▶ _The exercise_
Copy the data below exactly.

▶ _Data excerpt_

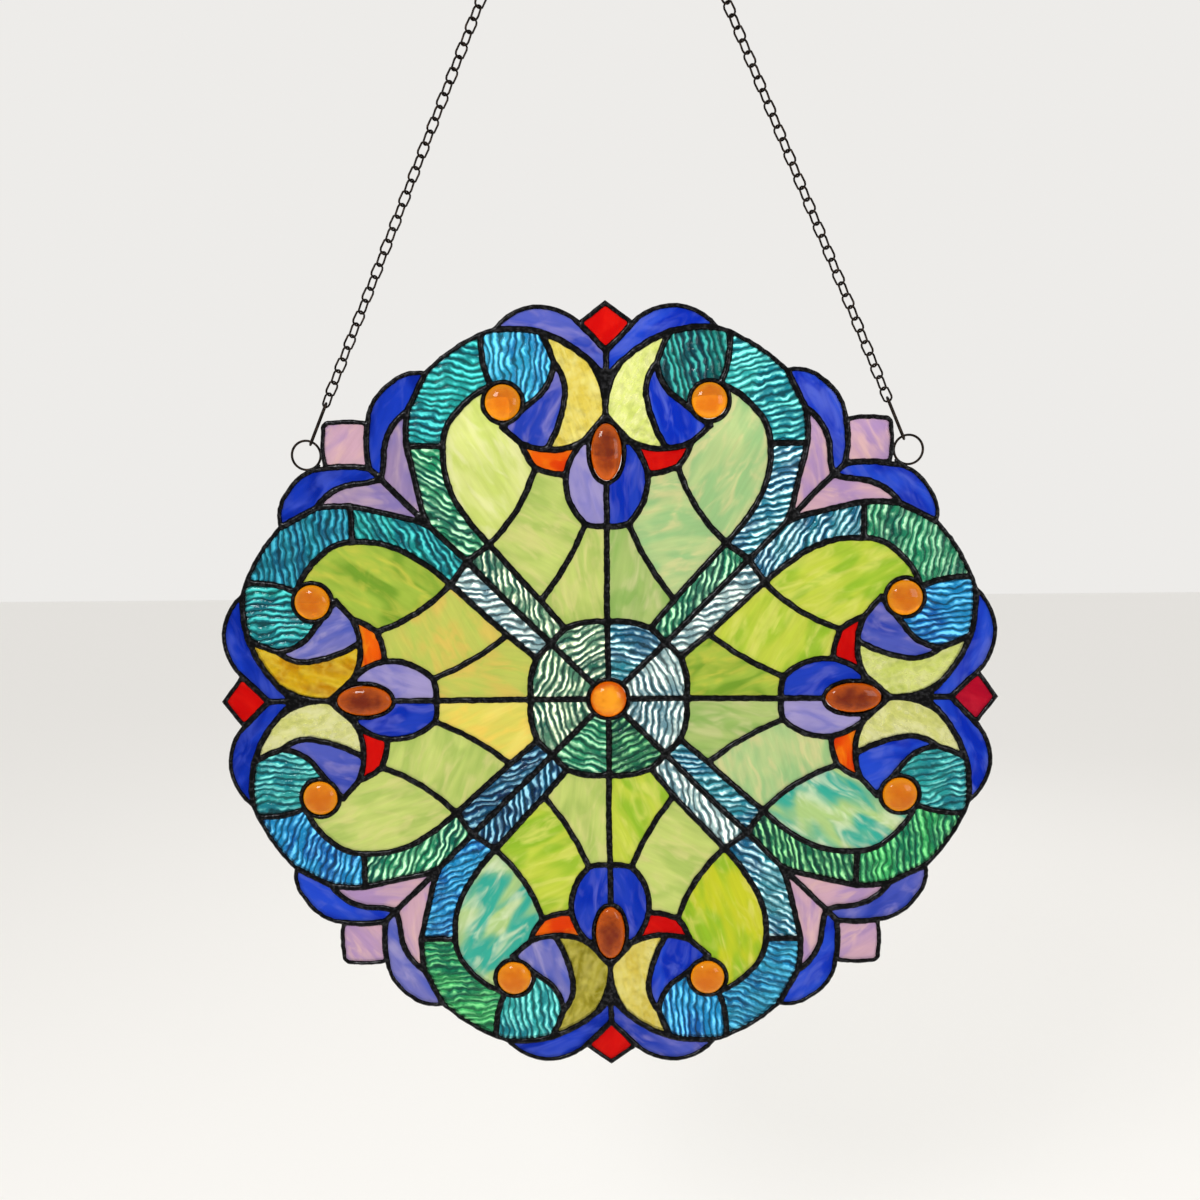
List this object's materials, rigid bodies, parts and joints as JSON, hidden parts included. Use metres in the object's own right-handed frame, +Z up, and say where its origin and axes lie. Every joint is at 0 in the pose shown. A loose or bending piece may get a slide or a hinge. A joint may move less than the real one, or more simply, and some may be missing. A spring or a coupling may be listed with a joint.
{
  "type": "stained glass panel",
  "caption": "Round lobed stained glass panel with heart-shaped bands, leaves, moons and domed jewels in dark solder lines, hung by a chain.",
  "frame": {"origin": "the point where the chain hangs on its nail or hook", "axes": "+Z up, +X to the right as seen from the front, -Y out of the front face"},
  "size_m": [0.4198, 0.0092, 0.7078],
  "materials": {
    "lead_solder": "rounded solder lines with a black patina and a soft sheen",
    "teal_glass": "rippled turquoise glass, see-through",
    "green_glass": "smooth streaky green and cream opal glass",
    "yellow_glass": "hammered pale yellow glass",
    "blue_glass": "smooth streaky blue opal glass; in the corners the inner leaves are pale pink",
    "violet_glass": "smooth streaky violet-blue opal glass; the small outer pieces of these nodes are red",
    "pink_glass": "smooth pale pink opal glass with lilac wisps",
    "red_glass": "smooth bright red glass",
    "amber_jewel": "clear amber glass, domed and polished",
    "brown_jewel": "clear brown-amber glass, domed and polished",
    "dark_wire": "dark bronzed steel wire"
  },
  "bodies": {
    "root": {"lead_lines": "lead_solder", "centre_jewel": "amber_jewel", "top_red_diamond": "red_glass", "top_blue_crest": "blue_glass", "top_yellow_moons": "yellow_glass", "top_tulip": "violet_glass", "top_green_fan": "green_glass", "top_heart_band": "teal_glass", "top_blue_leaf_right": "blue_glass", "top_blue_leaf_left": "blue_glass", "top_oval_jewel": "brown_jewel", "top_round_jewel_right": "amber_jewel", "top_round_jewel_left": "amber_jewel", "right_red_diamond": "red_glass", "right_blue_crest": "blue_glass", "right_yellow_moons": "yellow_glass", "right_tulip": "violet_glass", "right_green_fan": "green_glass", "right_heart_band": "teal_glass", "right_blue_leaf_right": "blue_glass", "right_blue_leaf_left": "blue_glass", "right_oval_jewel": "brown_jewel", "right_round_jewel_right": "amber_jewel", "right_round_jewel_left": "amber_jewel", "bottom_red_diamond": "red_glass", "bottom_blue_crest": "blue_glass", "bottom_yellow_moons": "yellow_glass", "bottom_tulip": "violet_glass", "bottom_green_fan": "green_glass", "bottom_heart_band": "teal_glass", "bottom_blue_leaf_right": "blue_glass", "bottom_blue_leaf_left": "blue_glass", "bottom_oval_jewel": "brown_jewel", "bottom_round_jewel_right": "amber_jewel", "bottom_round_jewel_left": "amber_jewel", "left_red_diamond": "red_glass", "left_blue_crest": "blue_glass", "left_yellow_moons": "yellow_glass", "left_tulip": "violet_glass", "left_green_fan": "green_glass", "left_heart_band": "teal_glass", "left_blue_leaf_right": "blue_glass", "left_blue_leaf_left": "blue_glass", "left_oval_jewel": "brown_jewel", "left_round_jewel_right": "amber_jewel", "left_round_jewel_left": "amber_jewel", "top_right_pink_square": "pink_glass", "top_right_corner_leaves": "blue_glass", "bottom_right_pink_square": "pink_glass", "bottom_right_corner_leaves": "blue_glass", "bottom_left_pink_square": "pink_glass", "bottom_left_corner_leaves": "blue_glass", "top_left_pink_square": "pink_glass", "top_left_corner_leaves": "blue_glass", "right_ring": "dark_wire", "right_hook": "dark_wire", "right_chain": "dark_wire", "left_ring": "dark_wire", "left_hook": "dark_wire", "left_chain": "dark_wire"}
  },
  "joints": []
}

▶ _Task result_
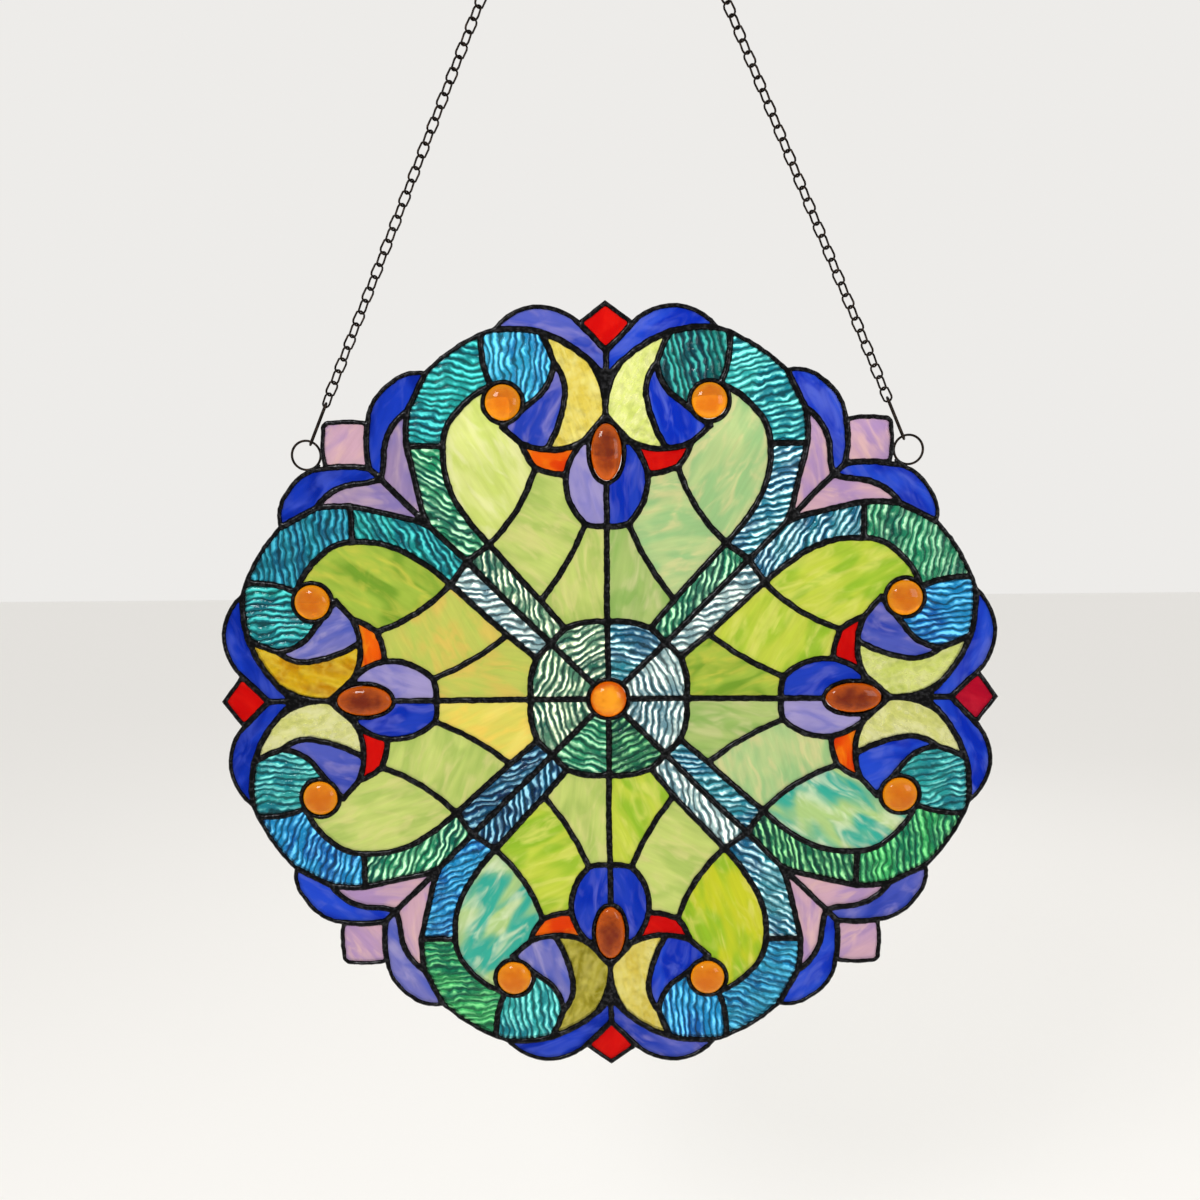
List this object's materials, rigid bodies, parts and joints as JSON, hidden parts included. Use metres in the object's own right-handed frame, +Z up, and say where its origin and axes lie. Every joint is at 0 in the pose shown. A loose or bending piece may get a slide or a hinge. A joint may move less than the real one, or more simply, and some may be missing. A spring or a coupling may be listed with a joint.
{
  "type": "stained glass panel",
  "caption": "Round lobed stained glass panel with heart-shaped bands, leaves, moons and domed jewels in dark solder lines, hung by a chain.",
  "frame": {"origin": "the point where the chain hangs on its nail or hook", "axes": "+Z up, +X to the right as seen from the front, -Y out of the front face"},
  "size_m": [0.4198, 0.0092, 0.7078],
  "materials": {
    "lead_solder": "rounded solder lines with a black patina and a soft sheen",
    "teal_glass": "rippled turquoise glass, see-through",
    "green_glass": "smooth streaky green and cream opal glass",
    "yellow_glass": "hammered pale yellow glass",
    "blue_glass": "smooth streaky blue opal glass; in the corners the inner leaves are pale pink",
    "violet_glass": "smooth streaky violet-blue opal glass; the small outer pieces of these nodes are red",
    "pink_glass": "smooth pale pink opal glass with lilac wisps",
    "red_glass": "smooth bright red glass",
    "amber_jewel": "clear amber glass, domed and polished",
    "brown_jewel": "clear brown-amber glass, domed and polished",
    "dark_wire": "dark bronzed steel wire"
  },
  "bodies": {
    "root": {"lead_lines": "lead_solder", "centre_jewel": "amber_jewel", "top_red_diamond": "red_glass", "top_blue_crest": "blue_glass", "top_yellow_moons": "yellow_glass", "top_tulip": "violet_glass", "top_green_fan": "green_glass", "top_heart_band": "teal_glass", "top_blue_leaf_right": "blue_glass", "top_blue_leaf_left": "blue_glass", "top_oval_jewel": "brown_jewel", "top_round_jewel_right": "amber_jewel", "top_round_jewel_left": "amber_jewel", "right_red_diamond": "red_glass", "right_blue_crest": "blue_glass", "right_yellow_moons": "yellow_glass", "right_tulip": "violet_glass", "right_green_fan": "green_glass", "right_heart_band": "teal_glass", "right_blue_leaf_right": "blue_glass", "right_blue_leaf_left": "blue_glass", "right_oval_jewel": "brown_jewel", "right_round_jewel_right": "amber_jewel", "right_round_jewel_left": "amber_jewel", "bottom_red_diamond": "red_glass", "bottom_blue_crest": "blue_glass", "bottom_yellow_moons": "yellow_glass", "bottom_tulip": "violet_glass", "bottom_green_fan": "green_glass", "bottom_heart_band": "teal_glass", "bottom_blue_leaf_right": "blue_glass", "bottom_blue_leaf_left": "blue_glass", "bottom_oval_jewel": "brown_jewel", "bottom_round_jewel_right": "amber_jewel", "bottom_round_jewel_left": "amber_jewel", "left_red_diamond": "red_glass", "left_blue_crest": "blue_glass", "left_yellow_moons": "yellow_glass", "left_tulip": "violet_glass", "left_green_fan": "green_glass", "left_heart_band": "teal_glass", "left_blue_leaf_right": "blue_glass", "left_blue_leaf_left": "blue_glass", "left_oval_jewel": "brown_jewel", "left_round_jewel_right": "amber_jewel", "left_round_jewel_left": "amber_jewel", "top_right_pink_square": "pink_glass", "top_right_corner_leaves": "blue_glass", "bottom_right_pink_square": "pink_glass", "bottom_right_corner_leaves": "blue_glass", "bottom_left_pink_square": "pink_glass", "bottom_left_corner_leaves": "blue_glass", "top_left_pink_square": "pink_glass", "top_left_corner_leaves": "blue_glass", "right_ring": "dark_wire", "right_hook": "dark_wire", "right_chain": "dark_wire", "left_ring": "dark_wire", "left_hook": "dark_wire", "left_chain": "dark_wire"}
  },
  "joints": []
}